* AIM *
Your task is to filter the data below down to the lines holding "from".

* MATERIAL PROVIDED *

------------------------------------------------------------

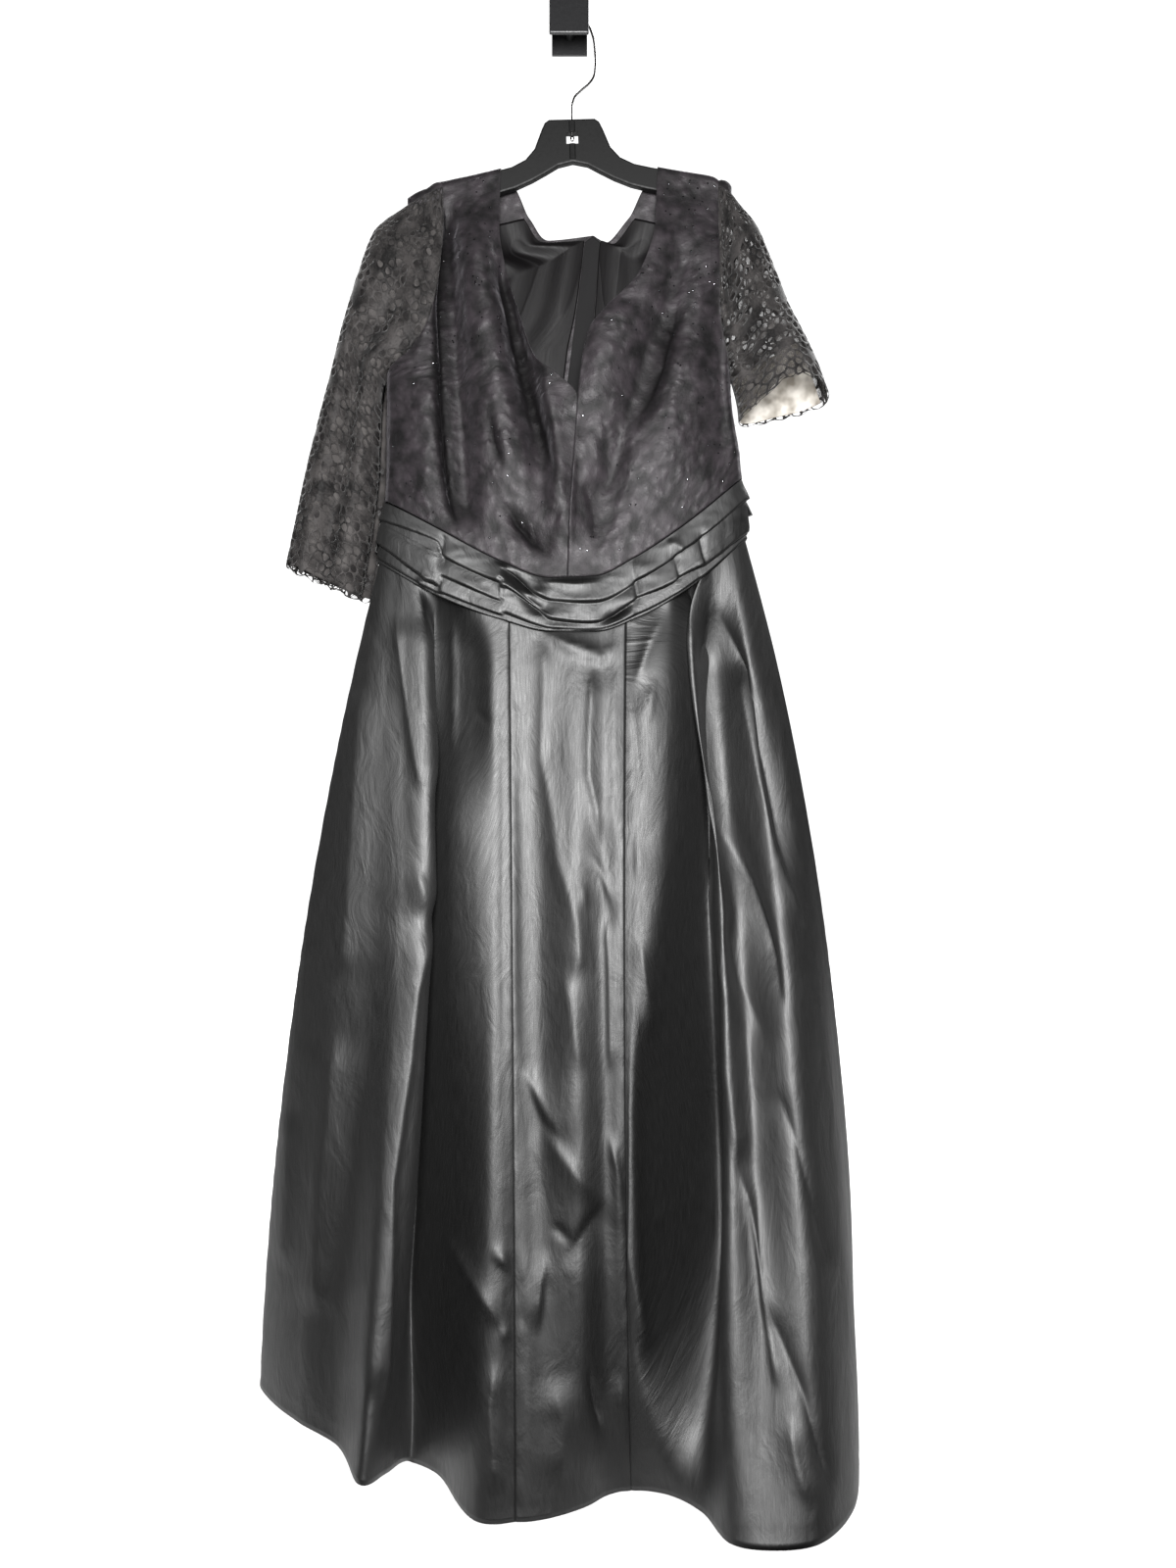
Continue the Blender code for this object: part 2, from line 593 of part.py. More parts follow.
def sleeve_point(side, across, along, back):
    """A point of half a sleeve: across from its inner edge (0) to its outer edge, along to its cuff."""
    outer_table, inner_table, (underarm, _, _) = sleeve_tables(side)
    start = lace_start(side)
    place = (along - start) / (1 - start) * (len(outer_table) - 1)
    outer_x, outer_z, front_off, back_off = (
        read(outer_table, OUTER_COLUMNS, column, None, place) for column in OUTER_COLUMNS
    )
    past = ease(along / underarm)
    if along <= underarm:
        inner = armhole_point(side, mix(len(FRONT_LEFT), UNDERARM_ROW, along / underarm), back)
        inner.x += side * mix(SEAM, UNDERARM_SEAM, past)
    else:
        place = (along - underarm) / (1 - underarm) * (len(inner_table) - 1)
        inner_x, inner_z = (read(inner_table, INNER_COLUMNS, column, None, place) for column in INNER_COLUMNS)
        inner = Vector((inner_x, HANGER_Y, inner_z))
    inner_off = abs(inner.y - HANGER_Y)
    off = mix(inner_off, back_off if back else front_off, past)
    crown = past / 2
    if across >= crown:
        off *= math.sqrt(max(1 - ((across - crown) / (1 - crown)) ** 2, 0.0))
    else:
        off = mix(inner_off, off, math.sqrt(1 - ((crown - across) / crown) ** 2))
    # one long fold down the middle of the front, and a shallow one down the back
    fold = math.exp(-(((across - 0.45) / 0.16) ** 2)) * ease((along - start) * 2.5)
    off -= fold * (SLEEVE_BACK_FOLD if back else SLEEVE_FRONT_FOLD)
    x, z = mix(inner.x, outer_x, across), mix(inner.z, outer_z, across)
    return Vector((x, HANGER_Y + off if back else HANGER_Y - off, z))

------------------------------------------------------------

* WRITTEN SOLUTION *
Continue the Blender code for this object: part 2, from line 593 of part.py. More parts follow.
    """A point of half a sleeve: across from its inner edge (0) to its outer edge, along to its cuff."""